With respect to retroactivity the Fifth Circuit said:

"We apply our decision today prospectively only, because a holding of retroactive invalidity of article 2404 would create a substantial hardship with respect to property rights and obligations within the State of Louisiana. The Supreme Court has said:
The actual existence of a statute, prior to [a determination of unconstitutionality], is an operative fact and may have consequences which cannot justly be ignored. The past cannot always be erased by a new judicial declaration. The effect of the subsequent ruling as to invalidity may have to be considered in various aspects, with respect to particular relations, individual and corporate, and particular conduct, private and official. Questions of rights claimed to have become vested, of status, of prior determinations deemed to have finality and acted upon accordingly, of public policy in the light of the nature both of the statute and of its previous application, demand examination.

Chicot County Drainage Dist. v.
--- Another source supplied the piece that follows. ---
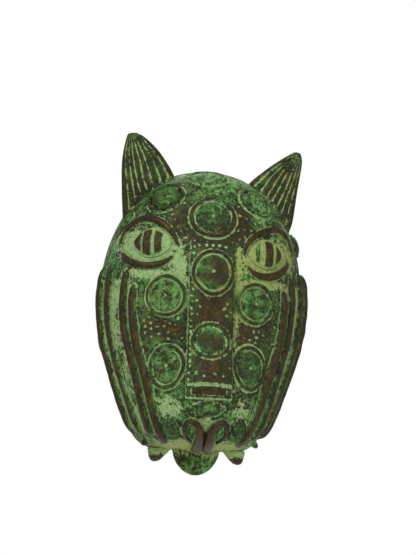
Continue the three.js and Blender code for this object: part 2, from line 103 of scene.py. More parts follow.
def outside(p):
    """Below 0 inside the solid head, above 0 outside it."""
    x, y, z = p[..., 0], p[..., 1], p[..., 2]
    muzzle = MUZZLE_PROUD * np.exp(-((x / MUZZLE_HALF_WIDTH) ** 2)) * smooth(-z, 12, 62)
    brow = 4 * np.exp(-(((np.abs(x) - 36) / 17) ** 2) - ((z - 44) / 17) ** 2)
    low = smooth(-z, -10, 80)
    forward = np.maximum(0, -y - SKIRT) / (DOME + muzzle - brow)
    return spread(x, z) ** mix(2.5, 5.5, low) + forward ** mix(2.2, 2.6, low) - 1


def gradient(p, e=0.05):
    out = np.empty_like(p)
    for i in range(3):
        step = np.zeros(3)
        step[i] = e
        out[..., i] = (outside(p + step) - outside(p - step)) / (2 * e)
    return out


def unit(v):
    return v / np.maximum(np.linalg.norm(v, axis=-1, keepdims=True), 1e-12)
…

Baxter State Bank, 308 U.S. 371, 374, 60 S. Ct. 317, 318-319, 84 L. Ed. 329 (1940). The concept of the husband as head and master of the community of gains has been a part of Louisiana law since 1808, Louisiana Civil Code of 1808, art. 66, and before that first codification of Louisiana law it was apparently part of the Spanish Civil Law effective in that region at the time of the Louisiana Purchase, see, e.g., Pugh, The Spanish Community of Gains In 1803; Sociedad De Gananciales, 30 La.L. Rev. 1, 13 (1969). Since our decision could produce substantial inequitable results if applied retroactively, we avoid that `injustice or hardship' through a holding of nonretroactivity. Cipriano v. City of Houma, 395 U.S. 701, 706, 89 S. Ct. 1897, 23 L. Ed. 2d 647 (1969); Great Northern R. Co. v. Sunburst Oil & Refining Co., 287 U.S. 358, 364, 53 S. Ct. 145, 77 L. Ed. 360 (1932)." Id. 609 F.2d 735-736.

As previously indicated in Crook, we are in accord with the Fifth Circuit's reasoning. The unconstitutionality of repealed LSA-C.C. art. 2404 should not be given retroactive effect.[4]

The district judge erred in sustaining the exception of no cause of action. The judgment is reversed and the cause is remanded for further proceedings not inconsistent with the views expressed herein. All costs are taxed against appellee.

REVERSED and REMANDED.

NOTES

[1] The pleading was entitled "Exception of No Cause and No Right of Action, and Plea of Estoppel." Despite its style the exception does not address whether plaintiff belongs to the particular class to which the law grants a remedy and, thus, it is not an exception of no right of action. Gustin v. Shows, 377 So. 2d 1325 (La.App. 1st Cir. 1979).

[2] See e.g. Hamiter v. Hamiter, 414 So. 2d 1379 (La.App. 2d Cir. 1982).

[3] Plaintiff makes no assignments of error but generally contends that the various grounds urged by appellee did not justify sustaining the exception.

[4] See also Succession of Viola Alexander Clivens, 406 So. 2d 790 (La.1982), wherein the Louisiana Supreme Court held that the Succession of Brown, 388 So. 2d 1151 (La.1980), which had declared C.C. art. 919 unconstitutional because it denied equal protection to illegitimates, would have only prospective effect as to third parties and testate successions.